During the Hellenistic period, theatre changed dramatically. The orchestra, which seems to have been circular before, became semi-circular, or sometimes in the shape of a polygon. While the chorus continued to dance in the orchestra, the main actors moved to an elevated area called the logeion behind the orchestra but in front of the skene. Both the skene and logeion came to be built out of stone, not just wood. Theatres also employed trap doors during this period, from which characters could ascend from the netherworld.
The stature of the actor increased, both metaphorically and physically. As festivals frequently revived older plays rather than presenting new ones, commentators focused on the craft of the actor rather than just that of the poet. Hellenistic actors wore thick-soled platform shoes called kothornoi, at least for tragedies. They augmented their already large masks with a headpiece, or onkos, making themselves appear even taller. To fill out the body, they would employ chest and stomach pads.
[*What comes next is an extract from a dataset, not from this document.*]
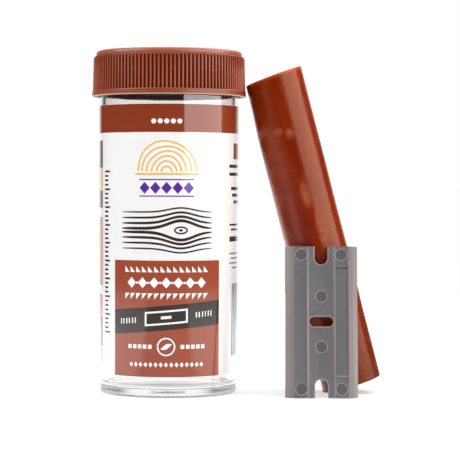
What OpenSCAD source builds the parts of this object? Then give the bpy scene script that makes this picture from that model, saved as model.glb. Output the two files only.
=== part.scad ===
// Furniture repair wax stick kit: a screw-capped clear vial with its wrap label, the wax stick
// that leans on the cap, and the double-edged plastic scraper that leans on the stick.
// The origin is on the floor, on the vial's axis. +Z is up and the label's panel faces -Y.

/* [Vial] */
// Height of the vial from the floor to its lip
vial_h = 84.5; // [60:0.5:120]
// Outer radius of the body just above the foot
vial_base_r = 17.45; // [14:0.05:24]
// How much wider the body is at the shoulder than at the foot
vial_draft = 0.25; // [0:0.05:0.8]
// Thickness of the side wall
vial_wall = 1.3; // [0.8:0.05:2]
// Thickness of the floor at the standing ring
vial_floor = 2; // [1.5:0.05:3]
// Height of the neck, which the cap screws on to
neck_h = 7.5; // [7:0.1:14]
// How far the neck is set in from the body
neck_step = 0.5; // [0.2:0.05:0.7]
// Radius of the rounded foot
foot_r = 1.2; // [0.4:0.05:2]
// Width of the flat ring that the vial stands on
standing_ring_w = 1.6; // [0.6:0.1:3]
// Depth of the hollow under the floor
punt_depth = 0.5; // [0.2:0.05:0.7]

/* [Label] */
// Clear wall left bare between the floor and the label
label_foot_gap = 5.2; // [3:0.1:12]
// Clear wall left bare between the label and the shoulder
label_head_gap = 4.1; // [2:0.1:10]
// Thickness of the film
label_t = 0.1; // [0.06:0.01:0.2]

/* [Cap] */
// Height of the cap
cap_h = 11.3; // [9.5:0.1:12]
// Thickness of the top plate
cap_plate_t = 1.3; // [1:0.05:2]
// Wall from the bore to the bottom of the rib grooves
cap_wall = 0.7; // [0.5:0.05:1.2]
// Radial room between the neck and the cap's bore, where both threads run
thread_room = 1.1; // [0.8:0.05:1.5]
// Number of grip ribs
rib_count = 120; // [60:1:140]
// Depth of the grip ribs just above the band
rib_depth = 0.46; // [0.25:0.01:0.6]
// How much shallower the ribs are at their top
rib_draft = 0.2; // [0.05:0.01:0.24]
// Height of the plain band round the cap's mouth
band_h = 1.3; // [0.8:0.05:2]
// How far the band stands out past the ribs
band_proud = 0.18; // [0.05:0.01:0.4]
// How far the top plate is set in from the rib grooves
plate_step = 0.4; // [0.2:0.05:0.6]
// Radius of the top plate's rounded edge
plate_edge_r = 0.7; // [0.3:0.05:0.9]

/* [Cap liner] */
// Thickness of the foam disc
liner_t = 1; // [0.6:0.05:1.5]
// Radial gap from the disc to the cap's bore
liner_gap = 0.4; // [0.1:0.05:0.6]

/* [Wax stick] */
// Length of the stick along its shorter side, which leans on the cap
stick_len = 80.8; // [60:0.1:84]
// Radius of the stick
stick_r = 7.43; // [6:0.01:9]
// Lean of the stick towards the cap, in degrees
stick_lean = 14.6; // [10:0.05:18]
// Slant of the stick's top end, up from square on the side away from the cap, in degrees
stick_cut = 5.8; // [0:0.1:12]
// Radius of the rounded rim at the foot
stick_rim_r = 0.2; // [0.1:0.05:1]
// Gap that the stick's top corner keeps from the cap's band as the cap rises
lean_gap = 0.15; // [0.1:0.05:0.4]

/* [Scraper] */
// Length of the scraper, the standard 1.5 inches of a razor blade
scraper_len = 38.1; // [30:0.1:50]
// Width over both edges
scraper_w = 18.1; // [17.9:0.1:24]
// Thickness of the body
scraper_t = 1.4; // [1.3:0.05:2]
// Thickness left at the two scraping edges
edge_t = 0.3; // [0.15:0.05:0.4]
// Width of each bevel, from the scraping edge to the flat
bevel_w = 2.25; // [1.8:0.05:2.3]
// Width of the outer, slimmer part of each bevel
land_w = 1.1; // [0.6:0.05:1.4]
// Thickness where the two parts of a bevel meet
land_t = 0.75; // [0.5:0.05:1]
// Lean of the scraper back on to the stick, in degrees
scraper_lean = 12; // [8:0.5:20]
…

In comedy, the chorus declined in importance and the interest shifted from supernatural events to improbable but still realistic situations. This was the New Comedy of Menander, who flourished at the end of the fourth century BCE. Only one more or less complete play by Menander survives. This is Dyskolos, sometimes translated as The Grouch. The play relies on quick changes among the actors, who numbered four in comedy, as opposed to the traditional three in tragedy.
Fragments of other plays by Menander also survive. One, The Girl From Samos, is substantially complete, though it is missing more than a hundred lines. It is notable, however, in that a surviving mosaic from Roman times illustrates a scene from the play. Roman writers frequently adapted Menander's plays into Latin, so the situational comedy he developed had a long-lasting influence. Even modern-day sitcoms can trace their origin back to the New Comedy of Menander.